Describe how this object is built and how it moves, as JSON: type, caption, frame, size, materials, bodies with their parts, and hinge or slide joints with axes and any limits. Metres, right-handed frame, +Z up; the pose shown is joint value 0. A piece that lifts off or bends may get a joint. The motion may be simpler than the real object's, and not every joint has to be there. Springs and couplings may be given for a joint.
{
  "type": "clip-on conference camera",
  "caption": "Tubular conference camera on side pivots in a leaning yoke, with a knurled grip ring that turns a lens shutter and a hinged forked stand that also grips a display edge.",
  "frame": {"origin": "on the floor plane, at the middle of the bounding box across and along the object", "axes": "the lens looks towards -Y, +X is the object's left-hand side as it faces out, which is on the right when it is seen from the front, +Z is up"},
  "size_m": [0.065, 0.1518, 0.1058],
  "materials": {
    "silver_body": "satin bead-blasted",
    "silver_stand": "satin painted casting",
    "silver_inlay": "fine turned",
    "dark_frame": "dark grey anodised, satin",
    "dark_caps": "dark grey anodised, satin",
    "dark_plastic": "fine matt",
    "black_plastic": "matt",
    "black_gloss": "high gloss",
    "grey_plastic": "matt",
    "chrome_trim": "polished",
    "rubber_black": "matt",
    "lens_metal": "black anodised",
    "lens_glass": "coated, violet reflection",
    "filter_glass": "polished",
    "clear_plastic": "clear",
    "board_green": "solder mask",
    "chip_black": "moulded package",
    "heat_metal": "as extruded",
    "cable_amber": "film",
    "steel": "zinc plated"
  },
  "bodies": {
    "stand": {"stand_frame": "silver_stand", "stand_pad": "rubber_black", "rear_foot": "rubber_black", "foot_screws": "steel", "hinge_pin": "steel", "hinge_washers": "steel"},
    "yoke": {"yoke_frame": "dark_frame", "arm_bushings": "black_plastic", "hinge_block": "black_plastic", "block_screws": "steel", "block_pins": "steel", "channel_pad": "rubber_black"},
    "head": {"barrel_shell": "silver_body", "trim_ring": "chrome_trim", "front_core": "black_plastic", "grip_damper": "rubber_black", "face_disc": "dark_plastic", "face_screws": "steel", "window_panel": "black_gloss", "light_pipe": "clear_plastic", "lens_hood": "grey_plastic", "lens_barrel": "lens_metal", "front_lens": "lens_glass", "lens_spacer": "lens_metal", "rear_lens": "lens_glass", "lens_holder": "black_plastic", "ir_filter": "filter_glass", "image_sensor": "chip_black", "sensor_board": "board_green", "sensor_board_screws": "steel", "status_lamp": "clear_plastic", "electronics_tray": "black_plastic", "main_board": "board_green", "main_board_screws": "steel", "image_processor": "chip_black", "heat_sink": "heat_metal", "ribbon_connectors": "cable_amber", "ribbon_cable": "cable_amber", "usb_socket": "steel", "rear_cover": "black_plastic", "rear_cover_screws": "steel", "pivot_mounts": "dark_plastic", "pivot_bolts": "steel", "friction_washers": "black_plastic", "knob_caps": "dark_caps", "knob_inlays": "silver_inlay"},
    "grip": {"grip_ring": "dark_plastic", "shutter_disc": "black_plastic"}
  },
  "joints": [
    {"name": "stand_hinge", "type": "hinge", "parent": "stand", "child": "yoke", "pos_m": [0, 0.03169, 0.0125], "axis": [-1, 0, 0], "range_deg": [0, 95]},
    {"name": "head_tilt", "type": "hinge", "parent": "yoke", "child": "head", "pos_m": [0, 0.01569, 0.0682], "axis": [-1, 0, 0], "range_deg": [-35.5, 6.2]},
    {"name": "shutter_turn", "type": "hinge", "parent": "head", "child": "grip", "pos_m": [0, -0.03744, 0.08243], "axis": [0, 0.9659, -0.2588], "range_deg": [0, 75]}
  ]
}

GIVEN INSTRUCTION:
Reproduce all data above, unchanged.

OUTPUT FOR THIS TASK:
Describe how this object is built and how it moves, as JSON: type, caption, frame, size, materials, bodies with their parts, and hinge or slide joints with axes and any limits. Metres, right-handed frame, +Z up; the pose shown is joint value 0. A piece that lifts off or bends may get a joint. The motion may be simpler than the real object's, and not every joint has to be there. Springs and couplings may be given for a joint.
{
  "type": "clip-on conference camera",
  "caption": "Tubular conference camera on side pivots in a leaning yoke, with a knurled grip ring that turns a lens shutter and a hinged forked stand that also grips a display edge.",
  "frame": {"origin": "on the floor plane, at the middle of the bounding box across and along the object", "axes": "the lens looks towards -Y, +X is the object's left-hand side as it faces out, which is on the right when it is seen from the front, +Z is up"},
  "size_m": [0.065, 0.1518, 0.1058],
  "materials": {
    "silver_body": "satin bead-blasted",
    "silver_stand": "satin painted casting",
    "silver_inlay": "fine turned",
    "dark_frame": "dark grey anodised, satin",
    "dark_caps": "dark grey anodised, satin",
    "dark_plastic": "fine matt",
    "black_plastic": "matt",
    "black_gloss": "high gloss",
    "grey_plastic": "matt",
    "chrome_trim": "polished",
    "rubber_black": "matt",
    "lens_metal": "black anodised",
    "lens_glass": "coated, violet reflection",
    "filter_glass": "polished",
    "clear_plastic": "clear",
    "board_green": "solder mask",
    "chip_black": "moulded package",
    "heat_metal": "as extruded",
    "cable_amber": "film",
    "steel": "zinc plated"
  },
  "bodies": {
    "stand": {"stand_frame": "silver_stand", "stand_pad": "rubber_black", "rear_foot": "rubber_black", "foot_screws": "steel", "hinge_pin": "steel", "hinge_washers": "steel"},
    "yoke": {"yoke_frame": "dark_frame", "arm_bushings": "black_plastic", "hinge_block": "black_plastic", "block_screws": "steel", "block_pins": "steel", "channel_pad": "rubber_black"},
    "head": {"barrel_shell": "silver_body", "trim_ring": "chrome_trim", "front_core": "black_plastic", "grip_damper": "rubber_black", "face_disc": "dark_plastic", "face_screws": "steel", "window_panel": "black_gloss", "light_pipe": "clear_plastic", "lens_hood": "grey_plastic", "lens_barrel": "lens_metal", "front_lens": "lens_glass", "lens_spacer": "lens_metal", "rear_lens": "lens_glass", "lens_holder": "black_plastic", "ir_filter": "filter_glass", "image_sensor": "chip_black", "sensor_board": "board_green", "sensor_board_screws": "steel", "status_lamp": "clear_plastic", "electronics_tray": "black_plastic", "main_board": "board_green", "main_board_screws": "steel", "image_processor": "chip_black", "heat_sink": "heat_metal", "ribbon_connectors": "cable_amber", "ribbon_cable": "cable_amber", "usb_socket": "steel", "rear_cover": "black_plastic", "rear_cover_screws": "steel", "pivot_mounts": "dark_plastic", "pivot_bolts": "steel", "friction_washers": "black_plastic", "knob_caps": "dark_caps", "knob_inlays": "silver_inlay"},
    "grip": {"grip_ring": "dark_plastic", "shutter_disc": "black_plastic"}
  },
  "joints": [
    {"name": "stand_hinge", "type": "hinge", "parent": "stand", "child": "yoke", "pos_m": [0, 0.03169, 0.0125], "axis": [-1, 0, 0], "range_deg": [0, 95]},
    {"name": "head_tilt", "type": "hinge", "parent": "yoke", "child": "head", "pos_m": [0, 0.01569, 0.0682], "axis": [-1, 0, 0], "range_deg": [-35.5, 6.2]},
    {"name": "shutter_turn", "type": "hinge", "parent": "head", "child": "grip", "pos_m": [0, -0.03744, 0.08243], "axis": [0, 0.9659, -0.2588], "range_deg": [0, 75]}
  ]
}